Here is an example of a valid file:

version(1.0);

element
(
);

element
(
);

element
(
);

As a test I created the following Perl example:

use strict;
use warnings;

my $text = <<'END_TEXT';
version(1.0);

element
(
);

garbage <--- THIS SHOULD NOT MATCH!

element
(
);

element
(
);

END_TEXT

my $rx_defs = qr{(?(DEFINE)
    (?<valid_text>
        \A\s*(?&version)\s*
        (?: (?&element) \s* )+
        \s*\Z
    )
    (?<version>
        version\(.+?\);
    )
    (?<element>
        element\s*
        (?&element_body);
    )
    (?<element_body>
        \( (?: [^()]++ | (?&element_body) )* \)
    )
)}xms;

if ($text =~ m/(?&valid_text)$rx_defs/) {
    print "match";
}

As you can see, there is a line of "garbage" in the text that should make it not valid, but for some reason Perl still seems to think that this text is valid!
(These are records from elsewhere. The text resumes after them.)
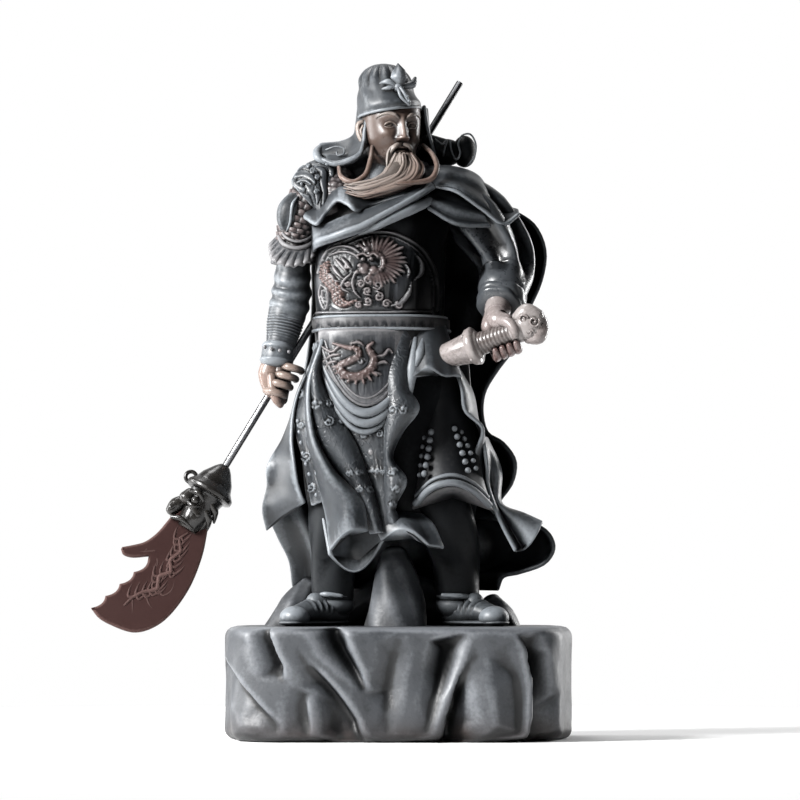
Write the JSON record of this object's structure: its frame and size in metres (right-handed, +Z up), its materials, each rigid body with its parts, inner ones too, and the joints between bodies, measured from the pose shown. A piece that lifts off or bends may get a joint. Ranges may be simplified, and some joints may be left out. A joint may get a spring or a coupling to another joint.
{
  "type": "warrior statue",
  "caption": "Cast figurine of a bearded warrior in robe and armour on a rock base, with a hand on a sword hilt and a separate long polearm through the other fist.",
  "frame": {"origin": "middle of the rock base's flat underside", "axes": "+Z up through the figure, the figure faces -Y, +X to the side of the hand on the sword"},
  "size_m": [0.2675, 0.134, 0.3771],
  "materials": {
    "figure": "charcoal satin glaze, lighter rubbed edges, bronze brown face, hands and beard",
    "rock_base": "charcoal satin glaze with a brown tint along the lower edge",
    "polearm_shaft": "bright polished rod",
    "polearm_dragon_socket": "gloss black",
    "polearm_blade": "matte reddish brown with a dragon in relief"
  },
  "bodies": {
    "root": {"figure": "figure", "rock_base": "rock_base", "polearm_shaft": "polearm_shaft", "polearm_dragon_socket": "polearm_dragon_socket", "polearm_blade": "polearm_blade"}
  },
  "joints": []
}
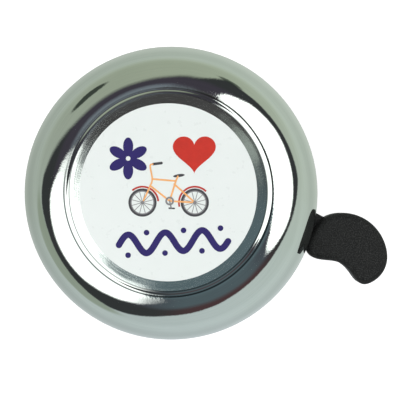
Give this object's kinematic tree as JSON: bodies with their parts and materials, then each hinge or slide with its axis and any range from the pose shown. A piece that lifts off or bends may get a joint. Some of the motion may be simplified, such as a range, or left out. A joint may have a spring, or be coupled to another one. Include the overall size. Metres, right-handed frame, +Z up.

When I run this code it produces the output:

match

I have spent hours trying to track down what is wrong with my regular expression, but I just don't see it. I even tested the exact regex using an online regular expression tester and according to the test my regular expression should be working fine! (Try removing the line of "garbage" if you want to see that it does match correctly when the format is valid.)
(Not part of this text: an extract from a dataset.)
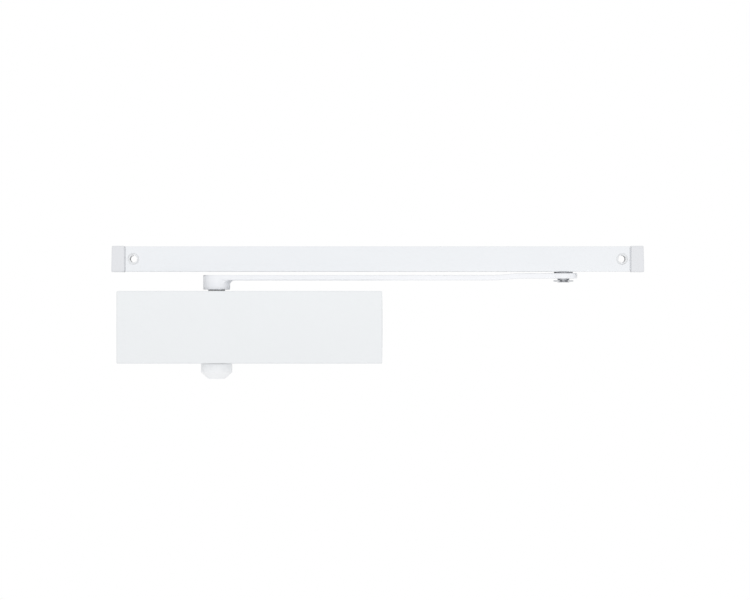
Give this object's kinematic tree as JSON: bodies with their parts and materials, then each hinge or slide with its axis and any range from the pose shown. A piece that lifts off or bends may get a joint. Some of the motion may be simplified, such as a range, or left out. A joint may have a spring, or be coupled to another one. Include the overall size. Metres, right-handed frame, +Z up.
{
  "type": "slide-rail door closer",
  "caption": "Surface-mounted door closer with a box cover, rack-and-pinion drive, flat arm, and a guide rail with slider and end caps.",
  "frame": {"origin": "middle of the body's four fixing holes, on the mounting plane that touches the door", "axes": "+X along the body and the rail from the pinion towards the slider, +Y into the door, +Z up; -Y faces the room"},
  "size_m": [0.4504, 0.0445, 0.1125],
  "materials": {
    "cover_paint": "fine satin powder coat, near white with a faint cool tint",
    "arm_paint": "satin powder coat on forged steel, near white",
    "rail_paint": "satin coat on extruded aluminium, near white",
    "cap_plastic": "moulded plastic, near white, satin",
    "end_plastic": "moulded plastic, near white, a shade greyer than the rail",
    "slider_plastic": "acetal, natural, waxy",
    "cast_body": "die-cast, lightly blasted",
    "bearing_steel": "ground",
    "plated_steel": "zinc plated",
    "pin_steel": "turned and zinc plated",
    "hard_steel": "hardened, oiled",
    "spring_sheet": "spring steel, bright",
    "spring_wire": "oil-tempered wire, dark",
    "valve_brass": "turned",
    "block_plastic": "moulded plastic, near white",
    "shaft_nickel": "hardened, satin nickel plate",
    "seal_rubber": "nitrile, matte"
  },
  "bodies": {
    "body": {"housing": "cast_body", "bearing_upper": "bearing_steel", "bearing_lower": "bearing_steel", "bearing_nut_upper": "plated_steel", "bearing_nut_lower": "plated_steel", "shaft_seal_upper": "seal_rubber", "shaft_seal_lower": "seal_rubber", "end_plug_left": "plated_steel", "end_plug_right": "plated_steel", "plug_seal_left": "seal_rubber", "plug_seal_right": "seal_rubber", "power_screw_seal": "seal_rubber", "cover_clip_left": "spring_sheet", "cover_clip_right": "spring_sheet", "clip_screws": "plated_steel", "main_spring": "spring_wire"},
    "cover": {"cover": "cover_paint"},
    "arm": {"pinion": "shaft_nickel", "arm": "arm_paint", "arm_screw": "plated_steel"},
    "shaft_cap": {"shaft_cap": "cap_plastic"},
    "piston": {"piston": "hard_steel", "piston_seal": "seal_rubber", "check_cage": "plated_steel"},
    "check_ball": {"check_ball": "bearing_steel"},
    "spring_seat": {"spring_seat": "plated_steel"},
    "power_screw": {"power_screw": "plated_steel"},
    "closing_speed_valve": {"closing_speed_valve": "valve_brass", "closing_speed_seal": "seal_rubber"},
    "latching_speed_valve": {"latching_speed_valve": "valve_brass", "latching_speed_seal": "seal_rubber"},
    "backcheck_valve": {"backcheck_valve": "valve_brass", "backcheck_seal": "seal_rubber"},
    "slider": {"slider": "slider_plastic", "slider_pin": "pin_steel", "clip_ring": "spring_sheet"},
    "rail": {"rail": "rail_paint", "rail_block_left": "block_plastic", "rail_block_right": "block_plastic"},
    "rail_cap_left": {"rail_cap_left": "end_plastic"},
    "rail_cap_right": {"rail_cap_right": "end_plastic"}
  },
  "joints": [
    {"name": "arm_swing", "type": "hinge", "parent": "body", "child": "arm", "pos_m": [-0.028, -0.021, 0], "axis": [0, 0, 1], "range_deg": [0, 155], "stiffness_Nm_per_rad": 7.2, "springref_deg": -143.24},
    {"name": "piston_travel", "type": "slide", "parent": "body", "child": "piston", "axis": [1, 0, 0], "range_m": [0, 0.0245], "deforming": ["main_spring"]},
    {"name": "check_ball_lift", "type": "slide", "parent": "piston", "child": "check_ball", "axis": [-1, 0, 0], "range_m": [0, 0.0006]},
    {"name": "slider_pivot", "type": "hinge", "parent": "arm", "child": "slider", "pos_m": [0.2654, -0.021, 0.0577], "axis": [0, 0, 1], "range_deg": [-90, 90]},
    {"name": "rail_travel", "type": "slide", "parent": "slider", "child": "rail", "axis": [1, 0, 0], "range_m": [-0.028, 0.342]},
    {"name": "rail_cap_left_release", "type": "slide", "parent": "rail", "child": "rail_cap_left", "axis": [-1, 0, 0], "range_m": [0, 0.02]},
    {"name": "rail_cap_right_release", "type": "slide", "parent": "rail", "child": "rail_cap_right", "axis": [1, 0, 0], "range_m": [0, 0.02]},
    {"name": "cover_release", "type": "slide", "parent": "body", "child": "cover", "axis": [0, -1, 0], "range_m": [0, 0.06]},
    {"name": "shaft_cap_release", "type": "slide", "parent": "arm", "child": "shaft_cap", "axis": [0, 0, -1], "range_m": [0, 0.016]},
    {"name": "power_screw_turn", "type": "hinge", "parent": "body", "child": "power_screw", "pos_m": [0.0985, -0.021, 0], "axis": [1, 0, 0], "range_deg": [-1090, 0]},
    {"name": "spring_seat_travel", "type": "slide", "parent": "body", "child": "spring_seat", "axis": [1, 0, 0], "range_m": [-0.006, 0]},
    {"name": "closing_speed_turn", "type": "hinge", "parent": "body", "child": "closing_speed_valve", "pos_m": [-0.0985, -0.021, 0.022], "axis": [1, 0, 0], "range_deg": [-180, 180]},
    {"name": "latching_speed_turn", "type": "hinge", "parent": "body", "child": "latching_speed_valve", "pos_m": [-0.0985, -0.021, -0.022], "axis": [1, 0, 0], "range_deg": [-180, 180]},
    {"name": "backcheck_turn", "type": "hinge", "parent": "body", "child": "backcheck_valve", "pos_m": [-0.0985, -0.033, 0.02], "axis": [1, 0, 0], "range_deg": [-180, 180]}
  ],
  "couplings": [
    {"joint": "piston_travel", "follows": "arm_swing", "m_per_rad": 0.009},
    {"joint": "power_screw_turn", "follows": "spring_seat_travel", "rad_per_m": 3141.6}
  ]
}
This has had me thoroughly stumped all day and is making me wonder whether there is a bug in the Perl regular expression engine itself. Can somebody please tell me why this is matching when it shouldn't?

I am using perl v5.20.1

tjwrona1992
  • 8,614
  • 8
  • 35
  • 98
  • 1
    This bit looks dubious: `version\(.+?\);` – the parens could include an element and the garbage. Consider restricting the contents, e.g. to `[^)]+`. – amon Sep 21 '17 at 21:32
  • That seems to fix it... but how??? a non-greedy match should stop as soon as it is satisfied! – tjwrona1992 Sep 21 '17 at 21:34
  • Also why would this match in perl, but not on the regex testing website using "PCRE" as the regex type? They should function identically shouldn't they? – tjwrona1992 Sep 21 '17 at 21:36
  • A very cool regex, no question, and regex is a great tool, no question ... but I can't help it but saying: this is hard while it can be avoided, by using tools that handle those nested/balanced delimiters. (The exact point of [this answer](https://stackoverflow.com/a/46121634/4653379) in your previous question.) – zdim Sep 21 '17 at 21:36
  • 3
    Tip: It's never an engine/language/compiler bug; it's always a user bug. Well ... unless ... but that one's the last thing on a long, long list of possible causes of behavior. (I'd re-consider a title like that; are you really sure?) – zdim Sep 21 '17 at 21:41
  • Well either perl is broken or regex101.com is broken because they disagree. – tjwrona1992 Sep 21 '17 at 21:43
  • Consider the regex `/a(.*?)xyz/`. The non-greedy match in the capture does not mean the matching will stop at the first `'x'`, it means it will stop at the first `'x'` followed by `'yz'`. Similarly, in your regex `\(.+?\)` the `.+?` can include matched `)` characters, depending on what the regex says must follow. – Grant McLean Sep 21 '17 at 21:44
  • PCRE and Perl have entirely different regex engines. They try to have fairly compatible syntax, but the more exotic features you use, the more differences you will see. Here, exact backtracking behaviour seems to be one difference. – amon Sep 21 '17 at 21:49

2 Answers2

4

From the PCRE documentation at http://www.pcre.org/current/doc/html/pcre2compat.html:

  1. Subroutine calls (whether recursive or not) were treated as atomic groups up to PCRE2 release 10.23, but from release 10.30 this changed, and backtracking into subroutine calls is now supported, as in Perl.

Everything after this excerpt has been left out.